▶ Exercise details: Repeat, exactly as written, every line from the one holding "1, LOWER_BACK_FOLD, LOWER_END_Y)" through the one holding "obj.data.transform(obj.matrix_world)". Leave out all other lines.

───── Exercise data

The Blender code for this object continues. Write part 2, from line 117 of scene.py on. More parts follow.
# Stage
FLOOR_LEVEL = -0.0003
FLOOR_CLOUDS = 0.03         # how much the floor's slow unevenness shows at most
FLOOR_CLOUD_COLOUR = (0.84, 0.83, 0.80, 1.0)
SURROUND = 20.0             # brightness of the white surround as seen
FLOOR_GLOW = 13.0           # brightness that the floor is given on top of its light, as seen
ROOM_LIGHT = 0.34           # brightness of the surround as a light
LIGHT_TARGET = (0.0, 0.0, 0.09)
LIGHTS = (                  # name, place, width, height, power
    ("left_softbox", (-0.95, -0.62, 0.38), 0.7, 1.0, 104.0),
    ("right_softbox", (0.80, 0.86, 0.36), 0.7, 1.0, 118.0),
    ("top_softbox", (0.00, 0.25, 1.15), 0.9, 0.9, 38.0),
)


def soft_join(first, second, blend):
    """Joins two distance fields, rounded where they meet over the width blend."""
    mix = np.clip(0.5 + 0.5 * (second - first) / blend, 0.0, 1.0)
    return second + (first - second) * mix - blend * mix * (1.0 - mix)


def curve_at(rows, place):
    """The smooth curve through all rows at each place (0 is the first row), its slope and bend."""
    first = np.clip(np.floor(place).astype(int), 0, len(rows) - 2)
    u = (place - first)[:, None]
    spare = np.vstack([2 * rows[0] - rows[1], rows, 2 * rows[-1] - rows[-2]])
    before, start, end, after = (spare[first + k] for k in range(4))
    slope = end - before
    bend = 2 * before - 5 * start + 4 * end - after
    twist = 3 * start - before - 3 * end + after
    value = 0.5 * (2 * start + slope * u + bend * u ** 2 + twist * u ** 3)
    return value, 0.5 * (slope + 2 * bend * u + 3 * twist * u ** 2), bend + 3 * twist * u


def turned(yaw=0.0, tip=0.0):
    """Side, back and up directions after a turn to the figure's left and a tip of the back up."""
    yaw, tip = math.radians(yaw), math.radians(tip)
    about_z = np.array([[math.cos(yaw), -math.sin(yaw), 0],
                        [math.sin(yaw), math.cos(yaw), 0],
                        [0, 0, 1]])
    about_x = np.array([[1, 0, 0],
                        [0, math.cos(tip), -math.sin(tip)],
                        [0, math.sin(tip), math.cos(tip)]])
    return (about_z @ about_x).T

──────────
───── Exercise data

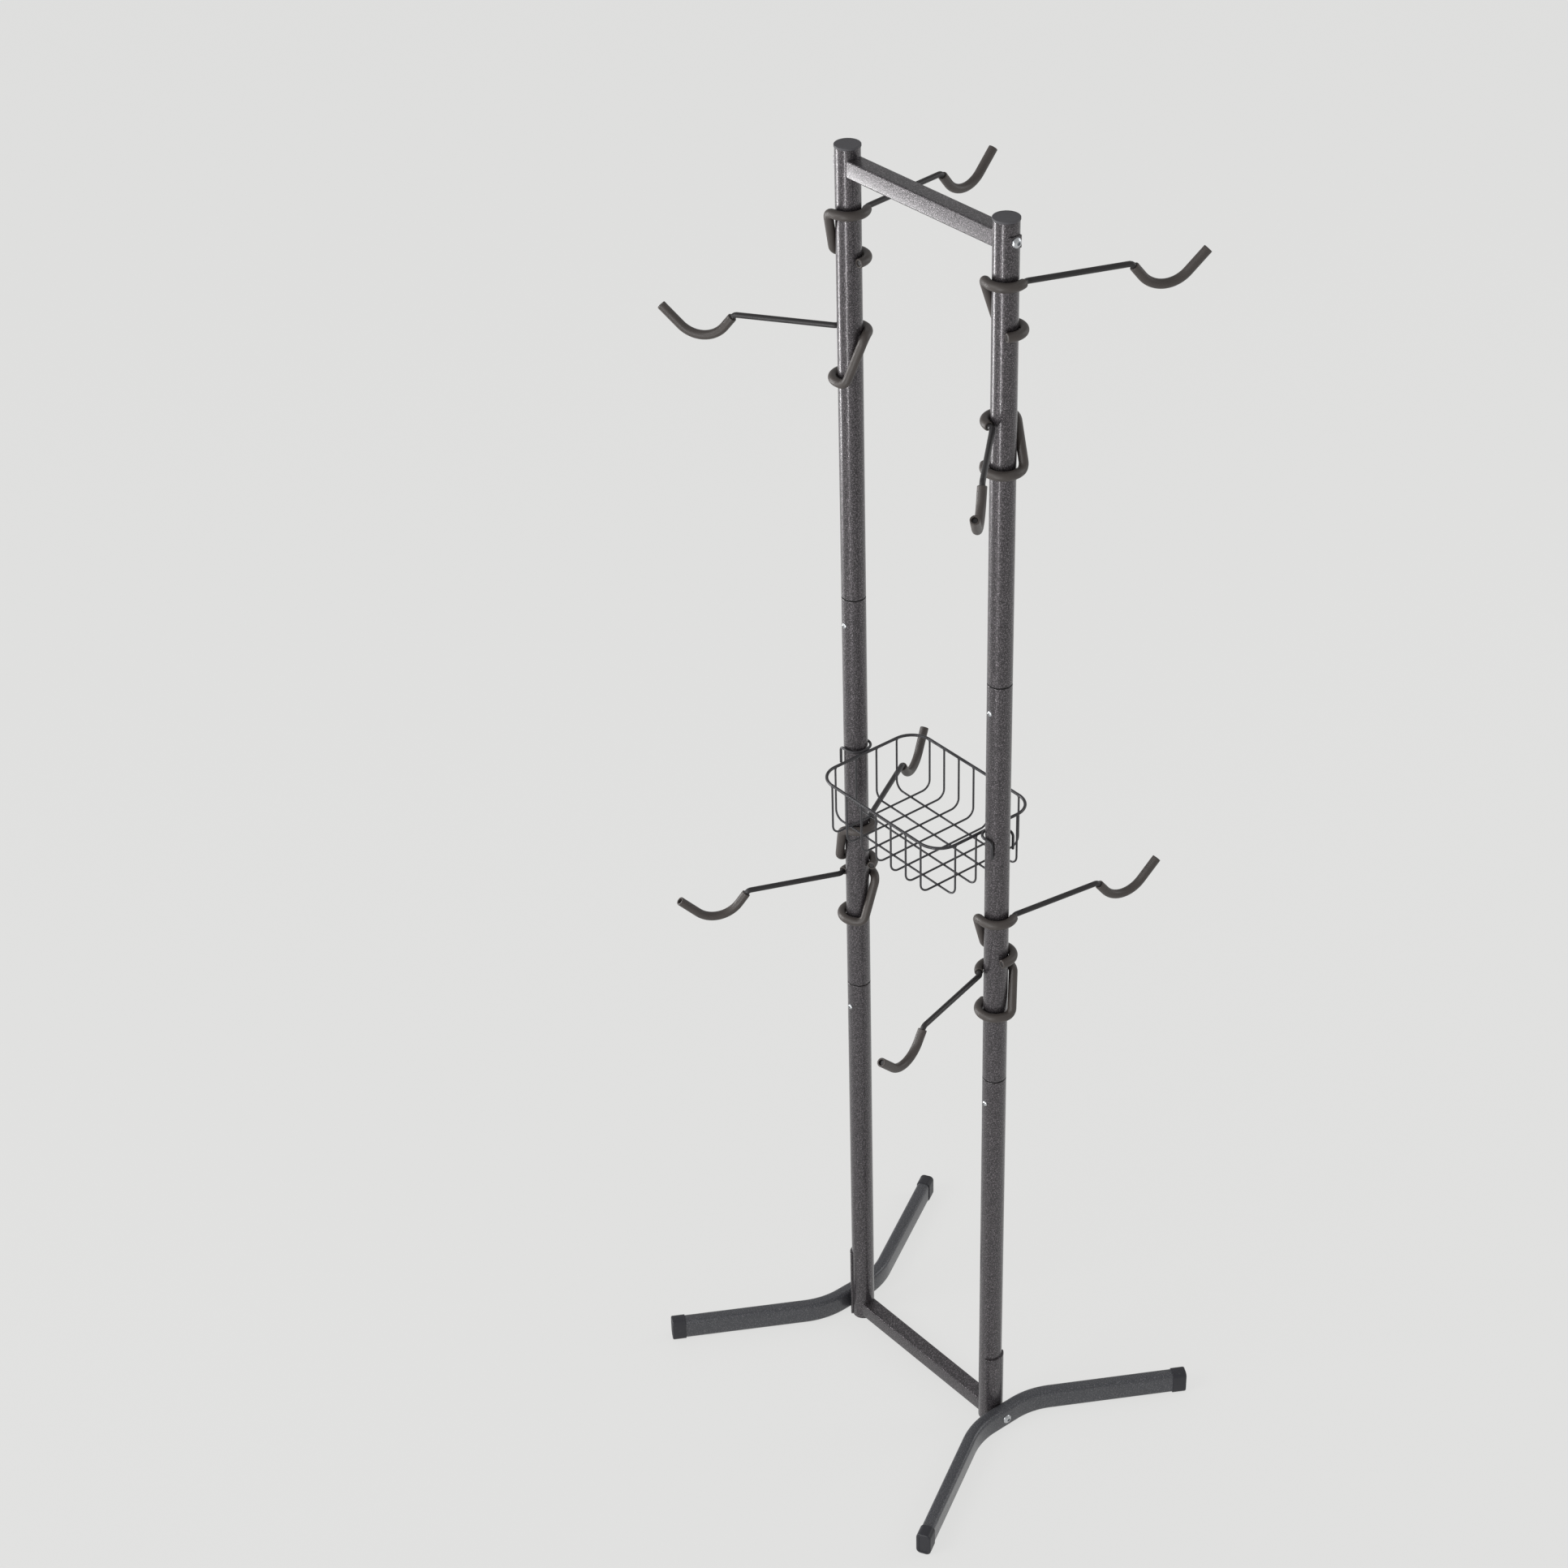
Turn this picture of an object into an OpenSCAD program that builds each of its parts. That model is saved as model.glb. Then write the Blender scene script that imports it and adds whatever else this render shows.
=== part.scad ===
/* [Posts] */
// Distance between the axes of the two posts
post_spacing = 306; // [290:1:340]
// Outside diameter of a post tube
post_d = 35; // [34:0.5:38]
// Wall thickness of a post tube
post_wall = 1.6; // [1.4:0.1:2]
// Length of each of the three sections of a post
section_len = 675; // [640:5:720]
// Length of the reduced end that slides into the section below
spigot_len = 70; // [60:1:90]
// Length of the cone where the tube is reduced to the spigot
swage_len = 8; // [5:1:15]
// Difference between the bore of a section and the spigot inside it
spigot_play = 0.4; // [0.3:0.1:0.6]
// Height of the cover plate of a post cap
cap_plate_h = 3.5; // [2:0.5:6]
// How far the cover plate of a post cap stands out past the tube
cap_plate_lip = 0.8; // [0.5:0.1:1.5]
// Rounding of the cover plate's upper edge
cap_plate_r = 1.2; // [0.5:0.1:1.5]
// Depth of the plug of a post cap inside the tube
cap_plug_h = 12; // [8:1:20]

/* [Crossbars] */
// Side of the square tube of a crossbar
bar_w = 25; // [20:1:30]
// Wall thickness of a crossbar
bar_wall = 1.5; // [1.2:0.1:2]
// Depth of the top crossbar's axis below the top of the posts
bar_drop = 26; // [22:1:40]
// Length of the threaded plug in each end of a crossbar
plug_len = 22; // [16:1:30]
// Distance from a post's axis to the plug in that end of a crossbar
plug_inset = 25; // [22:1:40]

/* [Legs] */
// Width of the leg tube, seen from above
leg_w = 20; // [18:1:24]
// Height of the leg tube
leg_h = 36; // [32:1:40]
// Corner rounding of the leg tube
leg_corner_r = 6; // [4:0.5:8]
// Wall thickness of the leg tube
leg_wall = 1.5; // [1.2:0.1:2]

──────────
───── Exercise data

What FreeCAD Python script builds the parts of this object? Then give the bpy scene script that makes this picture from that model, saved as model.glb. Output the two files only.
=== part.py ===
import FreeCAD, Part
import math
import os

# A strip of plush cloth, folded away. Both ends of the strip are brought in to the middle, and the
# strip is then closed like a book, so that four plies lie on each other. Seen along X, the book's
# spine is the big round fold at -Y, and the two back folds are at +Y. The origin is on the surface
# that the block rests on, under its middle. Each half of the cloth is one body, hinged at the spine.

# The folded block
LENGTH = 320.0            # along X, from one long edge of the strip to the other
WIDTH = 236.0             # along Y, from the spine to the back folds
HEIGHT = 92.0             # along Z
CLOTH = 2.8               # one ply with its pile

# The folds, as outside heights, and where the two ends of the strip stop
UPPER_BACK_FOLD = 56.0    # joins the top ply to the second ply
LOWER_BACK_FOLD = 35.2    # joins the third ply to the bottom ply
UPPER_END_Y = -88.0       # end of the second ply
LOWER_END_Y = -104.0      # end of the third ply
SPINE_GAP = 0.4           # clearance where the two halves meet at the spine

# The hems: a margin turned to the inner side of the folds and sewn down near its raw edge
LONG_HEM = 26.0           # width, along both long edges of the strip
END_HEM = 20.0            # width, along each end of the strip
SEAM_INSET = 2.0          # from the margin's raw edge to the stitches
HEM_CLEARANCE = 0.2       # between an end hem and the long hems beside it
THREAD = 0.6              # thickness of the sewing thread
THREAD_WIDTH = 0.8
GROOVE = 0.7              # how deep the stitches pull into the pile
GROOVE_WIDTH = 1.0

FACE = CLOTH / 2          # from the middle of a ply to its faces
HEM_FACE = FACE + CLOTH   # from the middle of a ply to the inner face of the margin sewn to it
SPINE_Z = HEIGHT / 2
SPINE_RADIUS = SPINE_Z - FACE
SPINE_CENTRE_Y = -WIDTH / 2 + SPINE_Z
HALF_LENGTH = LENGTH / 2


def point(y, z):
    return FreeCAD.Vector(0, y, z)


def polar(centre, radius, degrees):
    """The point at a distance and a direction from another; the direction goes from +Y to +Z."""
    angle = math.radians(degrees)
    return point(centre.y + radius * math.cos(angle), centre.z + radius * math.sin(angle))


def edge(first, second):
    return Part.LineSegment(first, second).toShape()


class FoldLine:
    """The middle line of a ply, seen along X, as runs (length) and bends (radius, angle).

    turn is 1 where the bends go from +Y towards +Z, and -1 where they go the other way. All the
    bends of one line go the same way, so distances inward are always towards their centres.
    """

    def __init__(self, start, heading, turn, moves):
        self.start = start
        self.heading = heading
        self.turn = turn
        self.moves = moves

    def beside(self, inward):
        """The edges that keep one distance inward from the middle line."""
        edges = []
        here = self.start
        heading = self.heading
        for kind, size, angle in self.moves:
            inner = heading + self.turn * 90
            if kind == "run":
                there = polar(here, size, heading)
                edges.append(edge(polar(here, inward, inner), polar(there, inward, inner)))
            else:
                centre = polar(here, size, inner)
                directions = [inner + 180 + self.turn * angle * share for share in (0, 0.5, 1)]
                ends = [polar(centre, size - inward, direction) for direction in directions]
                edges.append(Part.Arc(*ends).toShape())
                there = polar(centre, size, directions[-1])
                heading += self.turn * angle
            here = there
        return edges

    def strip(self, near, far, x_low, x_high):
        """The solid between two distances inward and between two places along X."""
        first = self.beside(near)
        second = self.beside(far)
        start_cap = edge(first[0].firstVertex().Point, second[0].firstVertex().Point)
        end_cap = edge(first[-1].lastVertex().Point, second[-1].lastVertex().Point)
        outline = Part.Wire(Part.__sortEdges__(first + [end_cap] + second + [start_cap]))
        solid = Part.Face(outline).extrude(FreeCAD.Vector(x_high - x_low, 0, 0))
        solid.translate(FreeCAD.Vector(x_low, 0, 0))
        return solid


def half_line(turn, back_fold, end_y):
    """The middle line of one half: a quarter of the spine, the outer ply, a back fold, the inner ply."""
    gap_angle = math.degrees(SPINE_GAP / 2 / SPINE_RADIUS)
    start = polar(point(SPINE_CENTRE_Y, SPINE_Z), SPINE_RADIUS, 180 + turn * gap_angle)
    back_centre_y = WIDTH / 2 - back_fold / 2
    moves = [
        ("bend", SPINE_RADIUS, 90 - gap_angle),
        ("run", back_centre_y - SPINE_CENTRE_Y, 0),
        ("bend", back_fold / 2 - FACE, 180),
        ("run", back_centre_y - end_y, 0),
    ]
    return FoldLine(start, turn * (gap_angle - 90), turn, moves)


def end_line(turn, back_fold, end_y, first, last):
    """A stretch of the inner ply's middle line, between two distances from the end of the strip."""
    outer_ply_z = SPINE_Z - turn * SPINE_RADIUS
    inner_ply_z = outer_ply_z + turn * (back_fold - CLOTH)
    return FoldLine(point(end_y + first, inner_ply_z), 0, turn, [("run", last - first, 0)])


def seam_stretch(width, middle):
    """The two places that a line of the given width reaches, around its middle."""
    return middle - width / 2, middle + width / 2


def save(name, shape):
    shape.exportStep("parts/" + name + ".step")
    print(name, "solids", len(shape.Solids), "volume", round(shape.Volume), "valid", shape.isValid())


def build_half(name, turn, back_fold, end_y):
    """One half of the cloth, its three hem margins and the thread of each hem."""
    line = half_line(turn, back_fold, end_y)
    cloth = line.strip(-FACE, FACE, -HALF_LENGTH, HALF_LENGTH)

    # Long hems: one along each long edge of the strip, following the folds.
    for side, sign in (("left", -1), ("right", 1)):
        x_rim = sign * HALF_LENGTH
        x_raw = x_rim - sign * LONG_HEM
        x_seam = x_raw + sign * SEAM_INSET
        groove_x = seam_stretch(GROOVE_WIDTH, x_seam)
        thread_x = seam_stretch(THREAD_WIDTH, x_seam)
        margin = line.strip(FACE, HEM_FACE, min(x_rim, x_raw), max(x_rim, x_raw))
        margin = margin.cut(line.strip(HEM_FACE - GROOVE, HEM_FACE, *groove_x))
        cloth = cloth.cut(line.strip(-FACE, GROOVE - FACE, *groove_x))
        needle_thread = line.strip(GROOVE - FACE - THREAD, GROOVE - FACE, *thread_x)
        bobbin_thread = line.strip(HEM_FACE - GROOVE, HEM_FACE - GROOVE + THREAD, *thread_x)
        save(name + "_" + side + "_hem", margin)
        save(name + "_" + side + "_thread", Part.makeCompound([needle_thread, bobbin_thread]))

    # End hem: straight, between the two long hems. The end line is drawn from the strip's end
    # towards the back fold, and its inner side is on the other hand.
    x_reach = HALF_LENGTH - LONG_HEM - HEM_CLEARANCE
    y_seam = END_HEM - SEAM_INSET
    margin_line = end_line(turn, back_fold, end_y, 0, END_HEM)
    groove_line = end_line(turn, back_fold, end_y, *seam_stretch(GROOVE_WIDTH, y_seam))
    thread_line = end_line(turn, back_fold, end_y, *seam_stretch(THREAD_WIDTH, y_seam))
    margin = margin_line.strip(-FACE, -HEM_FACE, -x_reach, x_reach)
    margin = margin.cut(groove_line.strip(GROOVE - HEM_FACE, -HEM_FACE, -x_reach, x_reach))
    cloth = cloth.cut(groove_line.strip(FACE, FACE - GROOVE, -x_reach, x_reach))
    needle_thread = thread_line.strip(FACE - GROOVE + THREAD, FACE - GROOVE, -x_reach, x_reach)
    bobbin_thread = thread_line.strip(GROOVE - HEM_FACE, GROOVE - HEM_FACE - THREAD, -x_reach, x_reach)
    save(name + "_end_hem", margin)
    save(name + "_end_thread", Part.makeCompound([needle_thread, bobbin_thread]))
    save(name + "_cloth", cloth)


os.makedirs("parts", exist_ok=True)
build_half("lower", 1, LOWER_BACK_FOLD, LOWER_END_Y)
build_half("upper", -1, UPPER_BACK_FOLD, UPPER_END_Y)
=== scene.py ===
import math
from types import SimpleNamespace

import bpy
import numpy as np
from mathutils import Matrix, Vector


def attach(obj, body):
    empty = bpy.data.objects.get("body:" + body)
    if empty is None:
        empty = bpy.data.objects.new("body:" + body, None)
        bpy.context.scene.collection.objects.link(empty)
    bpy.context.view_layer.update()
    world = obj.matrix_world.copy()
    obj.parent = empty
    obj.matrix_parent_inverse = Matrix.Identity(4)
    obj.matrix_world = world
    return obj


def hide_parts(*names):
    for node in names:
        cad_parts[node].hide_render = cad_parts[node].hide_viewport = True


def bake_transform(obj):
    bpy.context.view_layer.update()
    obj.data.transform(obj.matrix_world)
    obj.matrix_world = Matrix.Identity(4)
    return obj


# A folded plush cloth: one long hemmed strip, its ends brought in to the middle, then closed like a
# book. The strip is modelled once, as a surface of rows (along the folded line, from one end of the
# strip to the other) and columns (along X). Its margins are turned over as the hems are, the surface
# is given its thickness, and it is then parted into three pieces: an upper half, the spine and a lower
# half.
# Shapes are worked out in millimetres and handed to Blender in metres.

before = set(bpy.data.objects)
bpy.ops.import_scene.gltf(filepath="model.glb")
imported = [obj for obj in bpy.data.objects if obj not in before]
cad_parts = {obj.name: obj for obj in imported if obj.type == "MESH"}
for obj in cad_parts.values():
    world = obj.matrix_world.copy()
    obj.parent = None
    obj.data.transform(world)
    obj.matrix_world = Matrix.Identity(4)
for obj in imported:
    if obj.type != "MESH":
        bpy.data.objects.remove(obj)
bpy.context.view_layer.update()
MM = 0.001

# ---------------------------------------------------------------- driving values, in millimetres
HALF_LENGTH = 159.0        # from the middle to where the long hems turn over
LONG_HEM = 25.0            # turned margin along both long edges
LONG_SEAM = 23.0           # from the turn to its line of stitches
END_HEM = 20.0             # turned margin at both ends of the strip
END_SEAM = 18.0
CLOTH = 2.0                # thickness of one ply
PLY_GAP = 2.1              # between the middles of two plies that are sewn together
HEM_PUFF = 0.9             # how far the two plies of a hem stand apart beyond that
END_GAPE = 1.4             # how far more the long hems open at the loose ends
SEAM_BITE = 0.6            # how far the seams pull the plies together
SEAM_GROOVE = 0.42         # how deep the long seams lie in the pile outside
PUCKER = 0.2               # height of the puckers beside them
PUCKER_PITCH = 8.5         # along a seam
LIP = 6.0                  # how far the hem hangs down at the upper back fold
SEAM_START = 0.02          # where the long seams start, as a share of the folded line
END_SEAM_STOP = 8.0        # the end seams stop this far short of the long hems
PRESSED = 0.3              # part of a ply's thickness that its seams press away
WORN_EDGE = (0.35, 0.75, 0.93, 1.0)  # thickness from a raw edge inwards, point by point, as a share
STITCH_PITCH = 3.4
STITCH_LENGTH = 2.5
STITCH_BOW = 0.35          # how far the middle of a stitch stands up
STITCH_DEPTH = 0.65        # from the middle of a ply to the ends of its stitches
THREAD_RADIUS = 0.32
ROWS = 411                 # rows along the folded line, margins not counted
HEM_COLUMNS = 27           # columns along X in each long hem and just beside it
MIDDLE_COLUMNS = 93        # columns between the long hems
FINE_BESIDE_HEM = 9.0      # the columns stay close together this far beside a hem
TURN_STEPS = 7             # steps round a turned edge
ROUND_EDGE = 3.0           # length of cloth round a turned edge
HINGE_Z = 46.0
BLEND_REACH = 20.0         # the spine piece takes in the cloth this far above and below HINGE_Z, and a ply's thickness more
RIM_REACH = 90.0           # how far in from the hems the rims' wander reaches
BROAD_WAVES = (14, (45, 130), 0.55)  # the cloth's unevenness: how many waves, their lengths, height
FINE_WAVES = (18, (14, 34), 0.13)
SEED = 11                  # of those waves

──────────

▶ Written reply:
build_half("lower", 1, LOWER_BACK_FOLD, LOWER_END_Y)
build_half("upper", -1, UPPER_BACK_FOLD, UPPER_END_Y)
=== scene.py ===
import math
from types import SimpleNamespace

import bpy
import numpy as np
from mathutils import Matrix, Vector


def attach(obj, body):
    empty = bpy.data.objects.get("body:" + body)
    if empty is None:
        empty = bpy.data.objects.new("body:" + body, None)
        bpy.context.scene.collection.objects.link(empty)
    bpy.context.view_layer.update()
    world = obj.matrix_world.copy()
    obj.parent = empty
    obj.matrix_parent_inverse = Matrix.Identity(4)
    obj.matrix_world = world
    return obj


def hide_parts(*names):
    for node in names:
        cad_parts[node].hide_render = cad_parts[node].hide_viewport = True


def bake_transform(obj):
    bpy.context.view_layer.update()
    obj.data.transform(obj.matrix_world)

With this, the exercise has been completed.